[time-nuts] How long do ovens take to cool to ambient after power is removed?

Magnus Danielson magnus at rubidium.dyndns.org
Thu Oct 2 06:06:50 UTC 2014



On 10/02/2014 06:03 AM, Richard (Rick) Karlquist wrote:
> On 10/1/2014 1:04 PM, Hal Murray wrote:
>>
>> drkirkby at kirkbymicrowave.co.uk said:
>>> Anyway, later today (tomorrow ??) I will post a plot of frequency vs
>>> time.
>>> The question is though, how long is thing thing likely to take too cool?
>>
>> I'd expect an exponential decay so you need to specify how close to
>> ambient
>> you want to get.   I'd guess a ballpark of 10x the warm up rate.
>>
>> You can probably measure it if you have the warmup graph.  Turn it
>> off, wait
>> a while, turn it on, measure the freq, consult warmup graph.
>
> When I was still with Agilent, I did some experiments with unpowered
> 10811's.  Both the oven and oscillator were unpowered and I measured
> the temperature by looking at the B mode resonance of the crystal.
> I wanted to get rid of any linear frequency drift.  As a rough
> rule of thumb, 1 hour of cool down is pretty good for most purposes.
> For extreme measurements, I would allow 10 hours.  This reduced
> any exponential tail to below the ability to measure temperature and/or
> below the effects of the ambient.  I had to put a box over it to
> reduce the effects of air currents.  If I did not do that, then 1 hour
> was all I needed.

Just putting a card-board box around the oscillator does indeed make 
short term deviation (breath, hand-waving, walking around and pushing 
air) reduce significantly.
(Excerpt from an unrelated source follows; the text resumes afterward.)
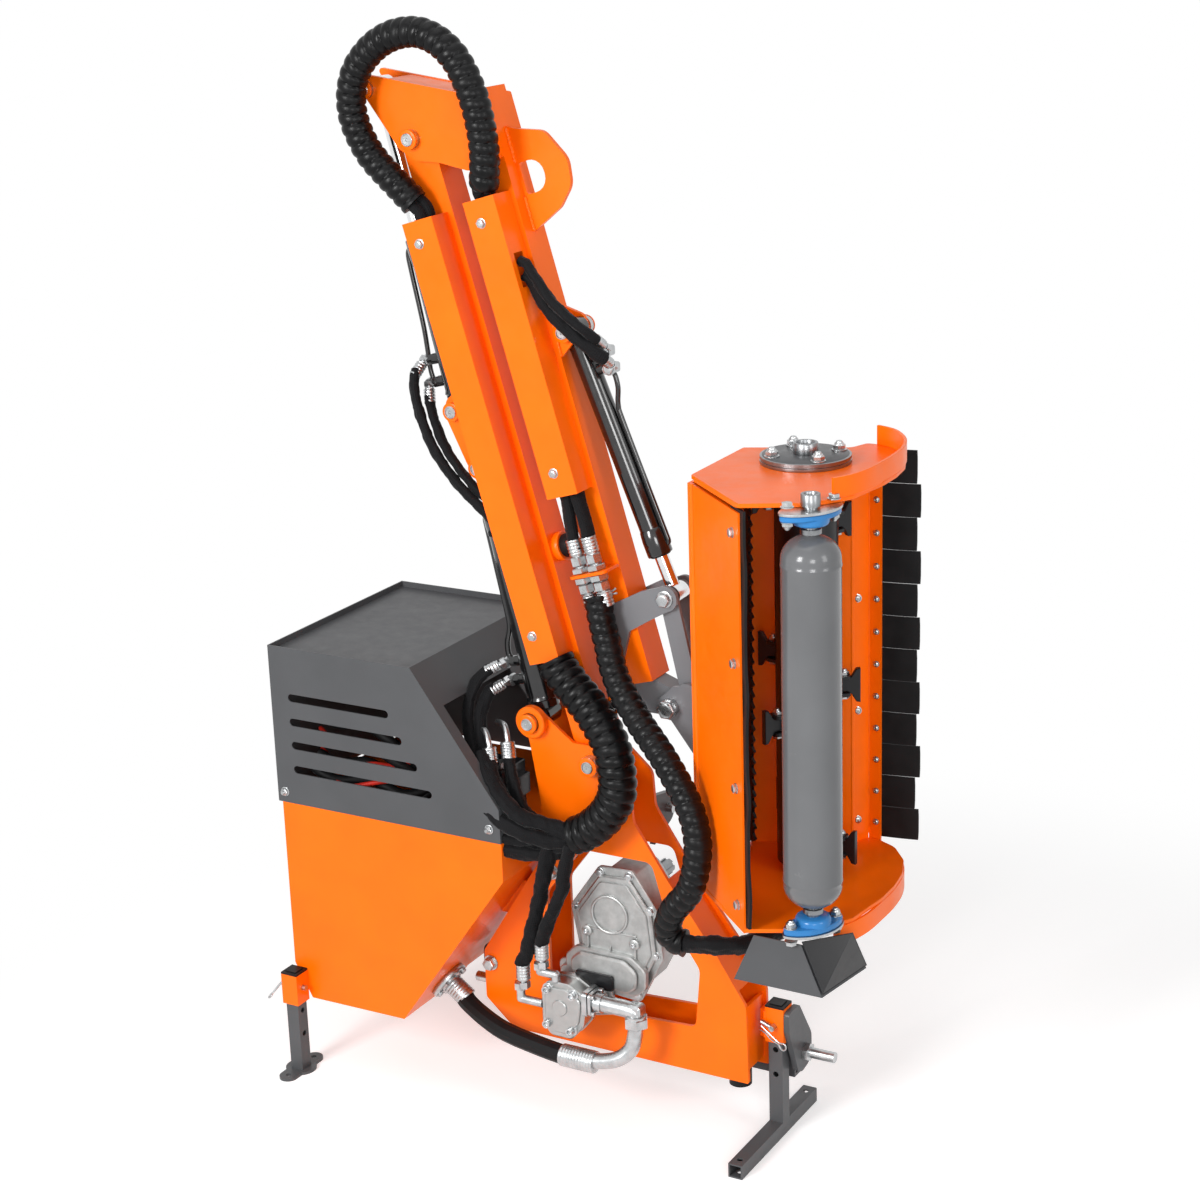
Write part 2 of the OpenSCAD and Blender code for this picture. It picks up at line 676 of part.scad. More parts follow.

What is needed to get anything decent out of 
crap oscillators. Doesn't do as much for longer term shifts (AC, 
day-variations etc)

Your cool-off numbers is about where I would guess for better ovens.

Naturally, a fan can speed the process up, but let it sit there for some 
time without the fan to have less temperature gradients.